Resting-state functional magnetic resonance imaging (rs-fMRI) is based on the blood oxygen level-dependent (BOLD) signal[21] and is a non-invasive approach for analyzing the characteristics of CNS, which can be used to observe the changes in neural activity in real-time[22]. Through indicators, including fraction amplitude of low-frequency fluctuation (fALFF)[23] and functional connectivity (FC)[24], neuronal activities and networks caused by pruritus could be observed. Previous fMRI studies have shown that a pruritic stimuli elicited a significant activation pattern in specific regions within the brain[25], including the primary somatosensory cortical (S1), the secondary somatosensory cortex (S2), and supplementary motor areas (SMA)[26]. Areas involved in emotional processing and evaluation (e.g. cingulate and insula)[16, 27] were also activated during itching and scratching[28]. Similar to yawning, pruritus is a kind of socially contagious behavior and is prevalent in humans and highly social animals[29]. Particularly, several areas within the brain associated with pruritus, including the S1, S2, SMA, and thalamus, were activated when the subjects were shown videos where a character demonstrated scratching behaviors[30]. Interestingly, a similar finding has also been demonstrated in mice[31]. C-FOS is commonly used as a biomarker of neuronal activity.
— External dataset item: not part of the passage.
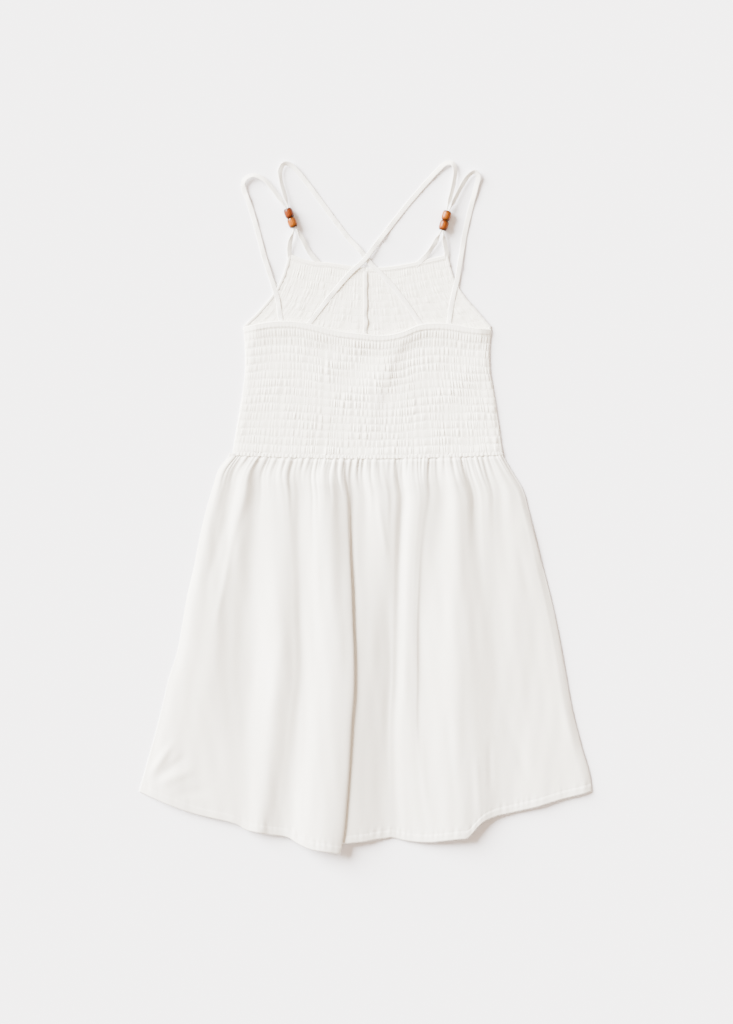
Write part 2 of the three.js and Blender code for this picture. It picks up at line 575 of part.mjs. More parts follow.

The mice that displayed the contagious scratching behavior exhibited a significant increase in c-Fos expression in the suprachiasmatic nucleus (SCN), the nucleus accumbens, the caudate, the putamen, and in the amygdala[32]. Moreover, the above brain regions interacted with each other and established neural circuits, which indicated that the neuroplasticity in patients who suffered from pruritus was significantly altered[33].
These varied findings for both humans and animals may be affected by methodologies and sample selections. Moreover, regional and circuit changes within the brain may indicate an association with different clinical symptoms of patients with pruritus[34]. While the relationship between regional and network functional changes remains unclear, specific regions or networks may potentially be used as biomarkers and therapeutic targets for pruritus. Therefore, the purpose of this study was to conduct fMRI studies on patients who suffer from pruritus and explore the relationship between the changes in cerebral activities and clinical manifestations. Based on the above research background, we first hypothesized that brain function changes in response to pruritus are different at the regional or network levels; secondly, the activity changes in a given brain regions may be correlated with the clinical data of patients.